### [Information supplied]
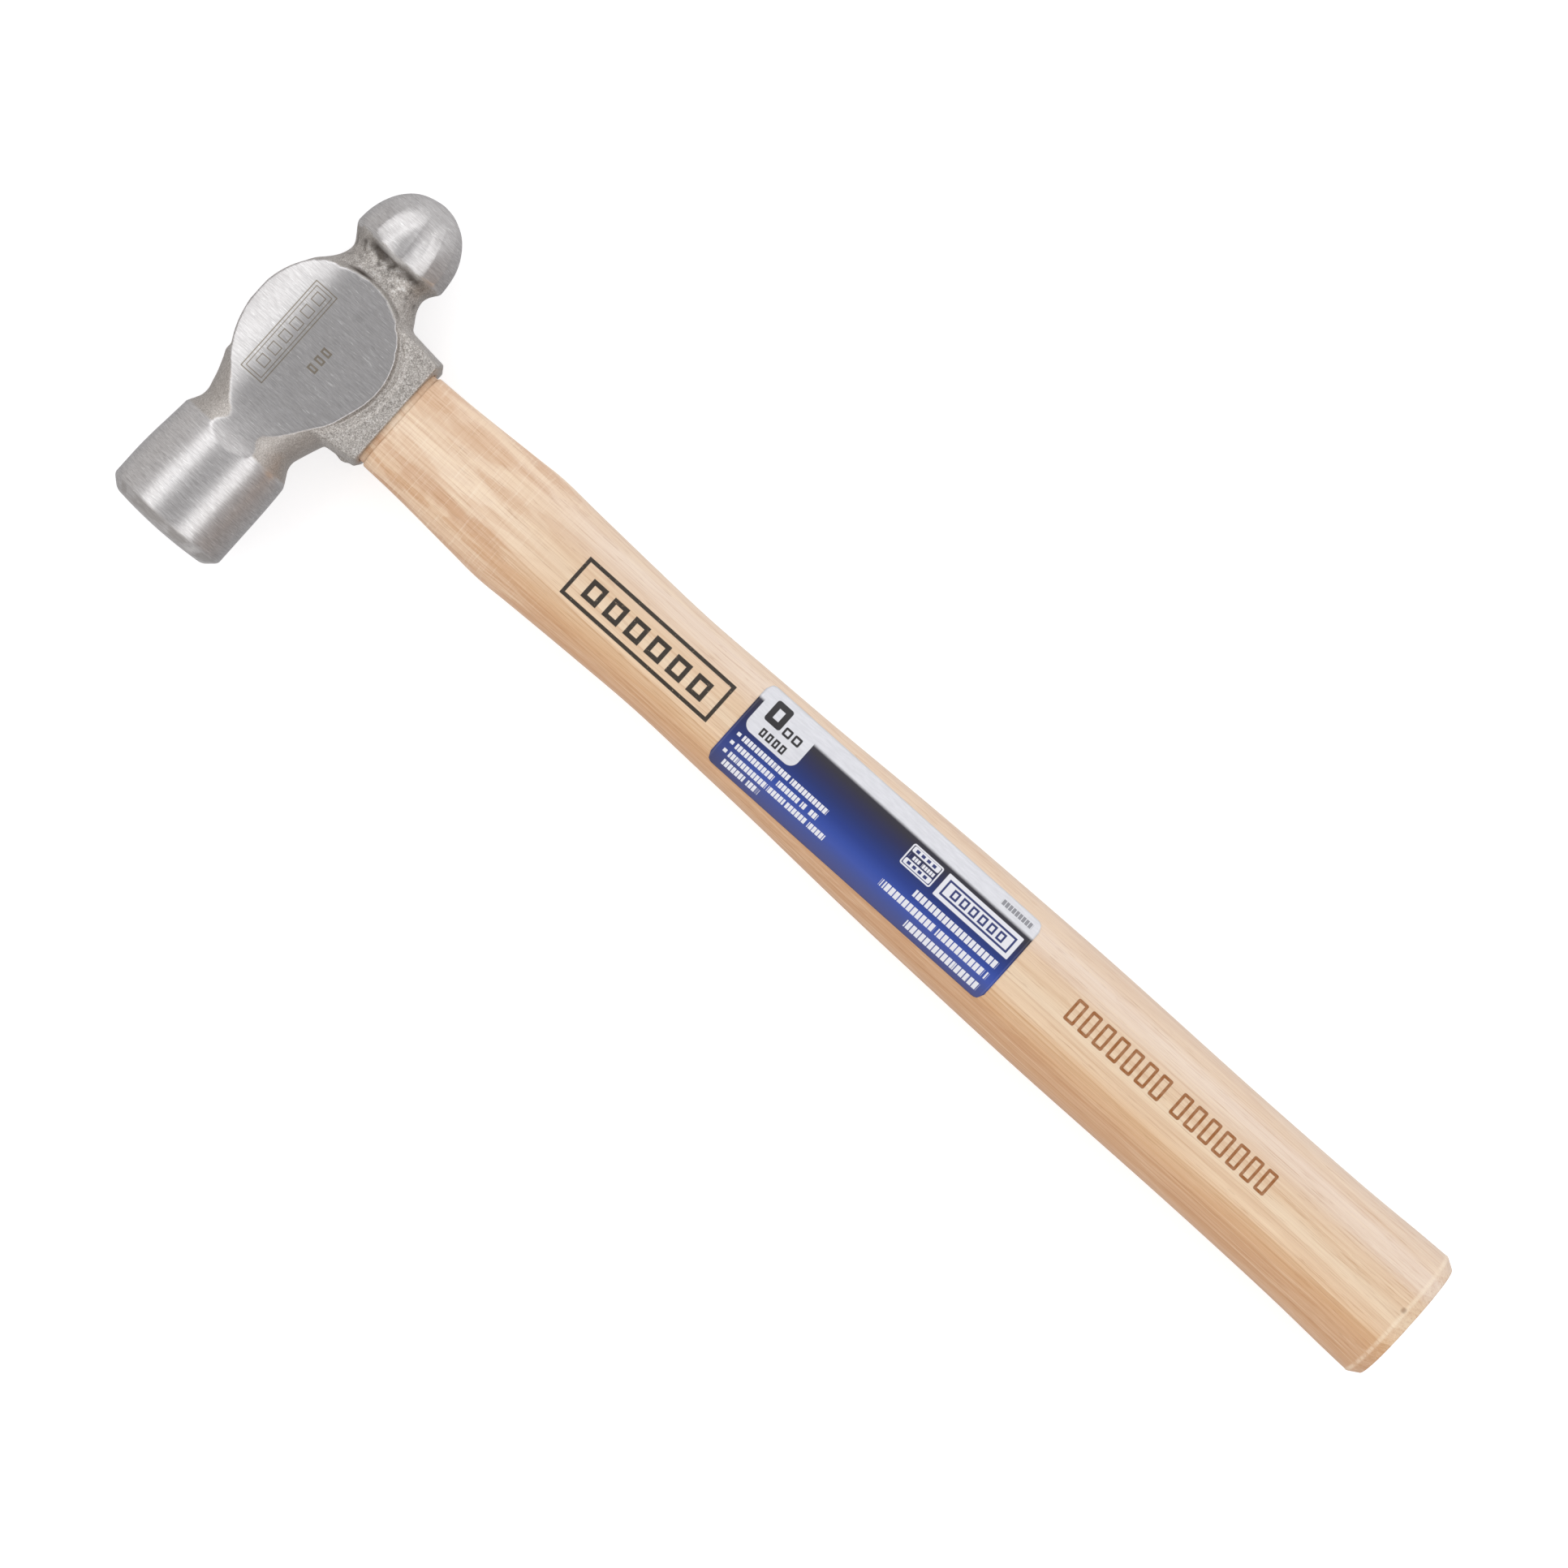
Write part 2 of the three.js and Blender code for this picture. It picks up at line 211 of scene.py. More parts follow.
def outside_cheek(x, y):
    """Millimetres outside the raised cheek's egg-shaped outline, less than 0 inside it."""
    right = smooth_step(-3, 3, x)
    half_x = 17.0 - 2.4 * right
    half_y = 15.4 - 0.5 * right
    centre_y = 0.1 + 0.7 * right
    return (np.hypot((x - 0.3) / half_x, (y - centre_y) / half_y) - 1) * 14.8


def from_arch(y):
    """Distance from the eye top's highest line, stretched towards the ball, where it falls faster."""
    off = y - TOP_ARCH_Y
    return off * np.where(off > 0, 1.08, 1)


def top_drop(y):
    """How far the eye top's arch has fallen away at y."""
    off = np.clip(from_arch(y), -17, 17)
    return TOP_ARCH_RADIUS - np.sqrt(TOP_ARCH_RADIUS ** 2 - off ** 2)


def boss_field(x, y, z):
    """The eye body under the cheeks: arched on top, round towards the collar."""
    depth = CHEEK_HALF - np.abs(z)
    arch = np.hypot(x - EYE_TOP_X - TOP_ARCH_RADIUS, from_arch(y)) - TOP_ARCH_RADIUS - 0.085 * depth
    draft = 1.8 * (1 - np.exp(-0.28 * np.clip(depth, 0, None)))
    # Grinding has left the cheek's edge ragged on the ball's side.
    turn = np.arctan2(y, x)
    ragged = 0.09 * np.sin(23 * turn) + 0.07 * np.sin(41 * turn + 2)
    rim = outside_cheek(x, y) - draft + ragged * smooth_step(6, 11, y)
    return smooth_max(smooth_max(arch, rim, 0.8), np.abs(z) - CHEEK_HALF - 1.0, 0.5)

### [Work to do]
From the preceding material, extract every line exactly.

### [Response]
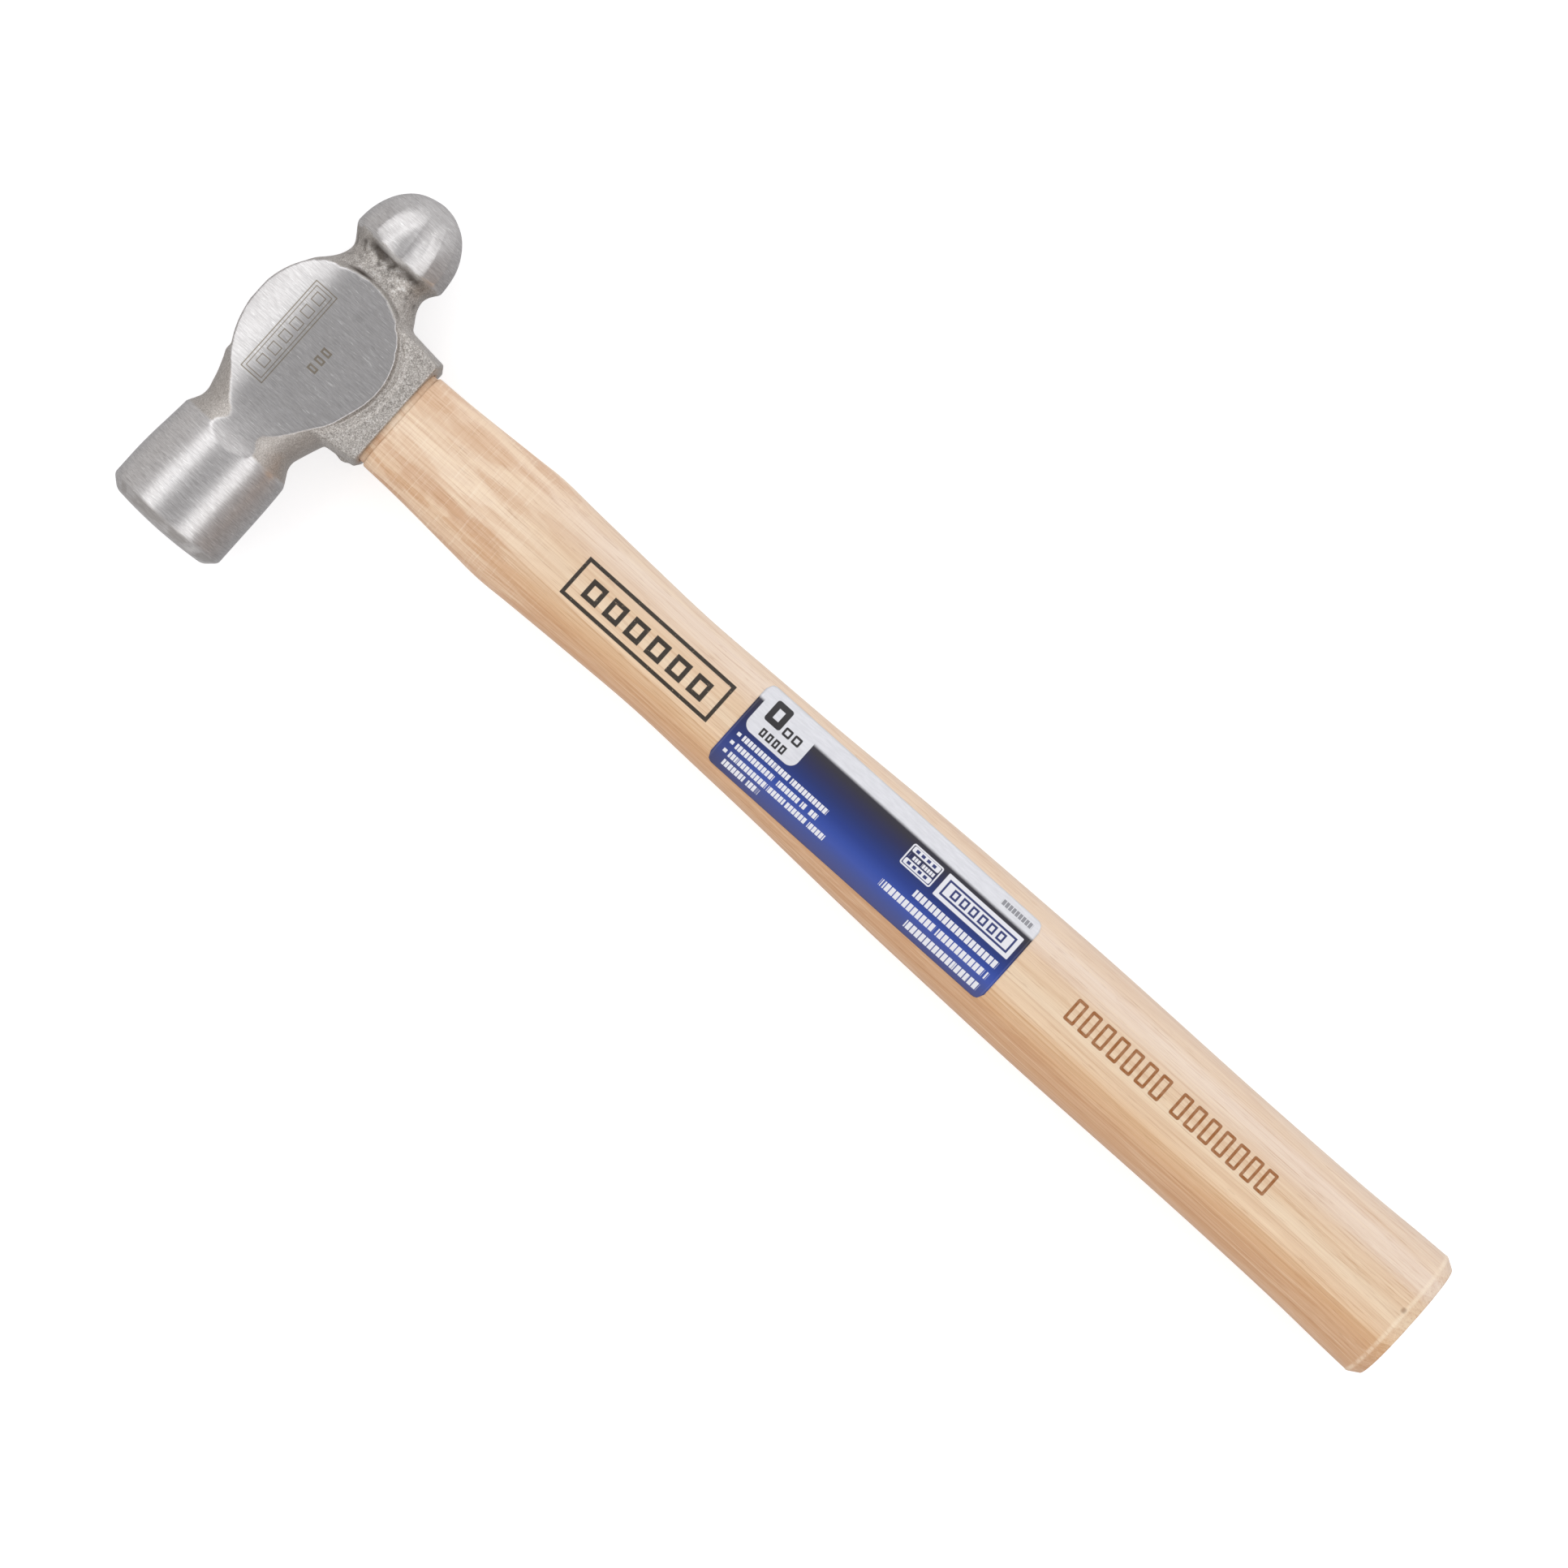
Write part 2 of the three.js and Blender code for this picture. It picks up at line 211 of scene.py. More parts follow.
def outside_cheek(x, y):
    """Millimetres outside the raised cheek's egg-shaped outline, less than 0 inside it."""
    right = smooth_step(-3, 3, x)
    half_x = 17.0 - 2.4 * right
    half_y = 15.4 - 0.5 * right
    centre_y = 0.1 + 0.7 * right
    return (np.hypot((x - 0.3) / half_x, (y - centre_y) / half_y) - 1) * 14.8


def from_arch(y):
    """Distance from the eye top's highest line, stretched towards the ball, where it falls faster."""
    off = y - TOP_ARCH_Y
    return off * np.where(off > 0, 1.08, 1)


def top_drop(y):
    """How far the eye top's arch has fallen away at y."""
    off = np.clip(from_arch(y), -17, 17)
    return TOP_ARCH_RADIUS - np.sqrt(TOP_ARCH_RADIUS ** 2 - off ** 2)


def boss_field(x, y, z):
    """The eye body under the cheeks: arched on top, round towards the collar."""
    depth = CHEEK_HALF - np.abs(z)
    arch = np.hypot(x - EYE_TOP_X - TOP_ARCH_RADIUS, from_arch(y)) - TOP_ARCH_RADIUS - 0.085 * depth
    draft = 1.8 * (1 - np.exp(-0.28 * np.clip(depth, 0, None)))
    # Grinding has left the cheek's edge ragged on the ball's side.
    turn = np.arctan2(y, x)
    ragged = 0.09 * np.sin(23 * turn) + 0.07 * np.sin(41 * turn + 2)
    rim = outside_cheek(x, y) - draft + ragged * smooth_step(6, 11, y)
    return smooth_max(smooth_max(arch, rim, 0.8), np.abs(z) - CHEEK_HALF - 1.0, 0.5)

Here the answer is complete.